Reasoning algebraically

replicateM_ 5 (replicateM_ 4 io)

= replicateM_ (5 * 4) io

= replicateM_ 20 io

= replicateM_ (10 + 10) io

= replicateM_ 10 io >> replicateM_ 10 io

We reduced a complex manipulation to a simpler manipulation

Reasoning algebraically

replicateM_ 3 io

-- 3 = 1 + 1 + 1
= replicateM_ (1 + 1 + 1) io

-- replicateM_ (x + y) io = replicateM_ x io >> replicateM_ y io
= replicateM_ 1 io >> replicateM_ 1 io >> replicateM_ 1 io

-- replicateM_ 1 io = io
= io >> io >> io

Questions?

Brief introduction to Haskell
Prove one thing and prove it well
Compose smaller proofs to build larger proofs
Everything is a ~~String~~ Monoid
Conclusion

The pattern

Assume we have a "simple" associative operator named (+₁) with identity 0₁:

(x +₁ y) +₁ z = x +₁ (y +₁ z)

x  +₁ 0₁ = x

0₁ +₁ x  = x

... and a "complex" associative operator named (+₂) with identity 0₂:

(x +₂ y) +₂ z = x +₂ (y +₂ z)

x  +₂ 0₂ = x

0₂ +₂ x  = x

... and a function that bridges between the two operators and their identities::

map (x +₁ y) = (map x) +₂ (map y)

map 0₁       = 0₂

We can use f to bridge between complex code using (+₂)/0₂ and simpler code using (+₁)/0₁

`map`

map :: (a -> b) -> [a] -> [b]
map f  []    = []
map f (x:xs) = (f x):(map f xs)

>>> map (+ 1) [1,2,3]
[2,3,4]

`map`

map = map

(+₁) = (.)
 0₁  = id

(+₂) = (.)
 0₂  = id

map (f . g) = map f . map g
map  id     = id

`map`

map = map f

(+₁) = (++)
 0₁  =  []

(+₂) = (++)
 0₂  =  []

map f (xs ++ ys) = (map f xs) ++ (map f ys)
map f  []        = []

`replicateM_`

map x = replicatem_ x io

(+₁) = (+)
 0₁  =  0

(+₂) = (>>)
 0₂  = return ()

replicatem_ (x + y) io = replicatem_ x io >> replicatem_ y io
replicateM_  0      io = return ()

`replicateM_`

map = replicateM_

(+₁) = (*)
 0₁  =  1

(+₂) = (.)
 0₂  = id

replicateM_ (x * y) = replicateM_ x . replicateM_ y
replicateM_  1      = id

This pattern is everywhere

length :: [a] -> Int
length (xs ++ ys) = (length xs) + (length ys)
length  []        = 0

-- Assuming: x, y >= 0
replicate :: Int -> a -> [a]
replicate (x + y) a = replicate x a ++ replicate y a
replicate  0      a = []

not :: Bool -> Bool
not (x && y) = (not x) || (not y)
not  True    = False

exp :: Double -> Double
exp (x + y) = (exp x) * (exp y)
exp  0      = 1

null :: [a] -> Bool
null (xs ++ ys) = (null xs) && (null ys)
null  []        = True

putStr :: String -> IO ()
putStr (str1 ++ str2) = putStr str1 >> putStr str2
putStr  ""            = return ()

Chaining proofs

-- Assuming: x, y > 0

not (null (replicate x a)) || not (null (replicate y a))

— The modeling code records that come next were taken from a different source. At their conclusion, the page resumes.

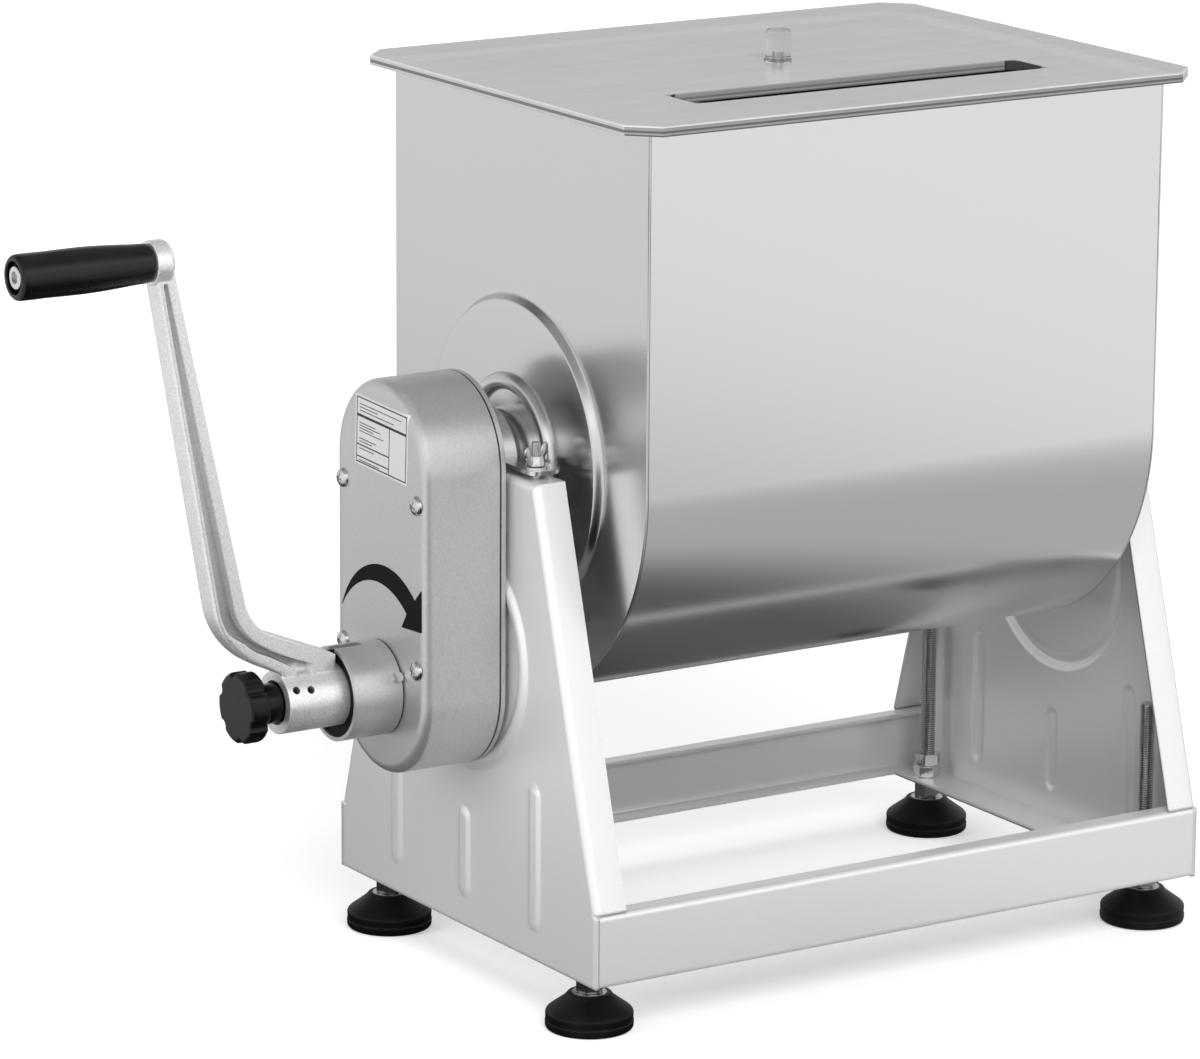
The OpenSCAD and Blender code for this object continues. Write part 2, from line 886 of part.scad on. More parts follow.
module idler_axle() {
    axle_end = gear_x + gear_w + free_gap;
    color("#8c8c8c") union() {
        rod_x(-axle_end - eps, 0, idler_z, axle_r, axle_end - cover_x + back_t);
        rod_x(-axle_end - axle_head_h, 0, idler_z, axle_head_r, axle_head_h);
    }
}

// A bare ruled plate on the front of the gearbox
module rating_plate() {
    color("#e8e8e8") translate([-face_x - sticker_t, plate_y, plate_z]) rotate([plate_turn, 0, 0])
        translate([0, -plate_w / 2, -plate_h / 2]) cube([sticker_t, plate_w, plate_h]);
}

// A curved arrow that shows which way to turn the crank, cut off at the bend of the face
module direction_arrow() {
    color("#101010") intersection() {
        along_x(-face_x - sticker_t, sticker_t) polygon(concat(
            [arrow_tail],
            arc(arrow_out_mid[0], arrow_out_mid[1], arrow_out_r, arrow_out_a[0], arrow_out_a[1],
                3 * arc_steps),
            arrow_head,
            arc(arrow_in_mid[0], arrow_in_mid[1], arrow_in_r, arrow_in_a[0], arrow_in_a[1],
                3 * arc_steps)));
        translate([-face_x - over, -arrow_head_y, crank_z])
            cube([2 * over, 2 * arrow_head_y, 2 * arrow_out_r]);
    }
}

// Involute of an angle, in degrees
function involute(a) = tan(a) * 180 / PI - a;

// Half the angle that a tooth fills at radius r
function tooth_half(r, base_r, pitch_half) =
    pitch_half + involute(pressure_angle) - involute(acos(min(1, base_r / r)));

// Points of one flank, from the root to the tip for dir 1 and back for dir -1
function flank(teeth, middle, dir) =
    let (
        pitch_r = gear_module * teeth / 2,
        base_r = pitch_r * cos(pressure_angle),
        root_r = pitch_r - tooth_root * gear_module,
        tip_r = pitch_r + tooth_tip * gear_module,
        pitch_half = 90 / teeth - backlash / pitch_r * 45 / PI,
        low_r = max(base_r, root_r),
        steps = [for (i = [0 : flank_steps]) low_r + (tip_r - low_r) * i / flank_steps],
        radii = concat([root_r - eps], steps),
        n = len(radii)
    )
    [for (i = [0 : n - 1])
        let (
            k = dir > 0 ? i : n - 1 - i,
            r = radii[k],
            a = middle - dir * tooth_half(max(r, low_r), base_r, pitch_half)
        )
        [r * sin(a), r * cos(a)]];

// Outline of a spur gear with a tooth at angle phase from +Z
module gear_outline(teeth, phase) {
    pitch = 360 / teeth;
    polygon([for (t = [0 : teeth - 1]) each concat(
        flank(teeth, phase + t * pitch, 1), flank(teeth, phase + t * pitch, -1))]);
}

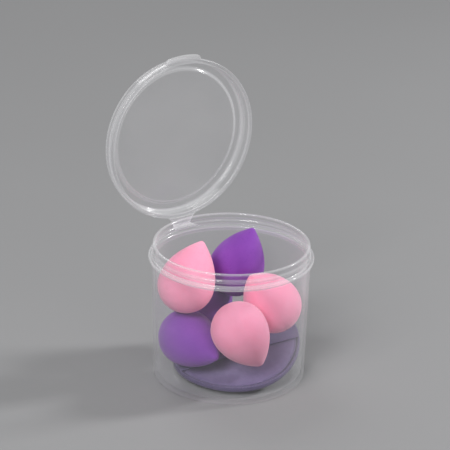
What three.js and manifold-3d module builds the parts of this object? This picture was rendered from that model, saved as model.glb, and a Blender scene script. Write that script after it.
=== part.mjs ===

= not (null (replicate x a) && null (replicate y a))

= not (null (replicate x a ++ replicate y a))

= not (null (replicate (x + y) a))

Questions?

Brief introduction to Haskell
Prove one thing and prove it well
Compose smaller proofs to build larger proofs
Everything is a ~~String~~ Monoid
Conclusion

Monoid

class Monoid m where
    mempty  :: m
    mappend :: m -> m -> m

(<>) :: Monoid m => m -> m -> m
(<>) = mappend

-- (x <> y) <> z = x <> (y <> z)
-- 
-- x <> mempty = x
-- 
-- mempty <> x = x

instance Monoid [a] where
    mempty  = []
    mappend = (++)

>>> [1,2] <> [3,4]
[1,2,3,4]
>>> mempty :: [Int]
[]

The unit `Monoid`

instance Monoid () where
    mempty = ()

    mappend () () = ()

>>> () <> ()
()
>>> mempty :: ()
()

The pair `Monoid`

instance (Monoid a, Monoid b) => Monoid (a, b) where
    mempty = (mempty, mempty)

    mappend (xL, yL) (xR, yR) = (mappend xL xR, mappend yL, yR)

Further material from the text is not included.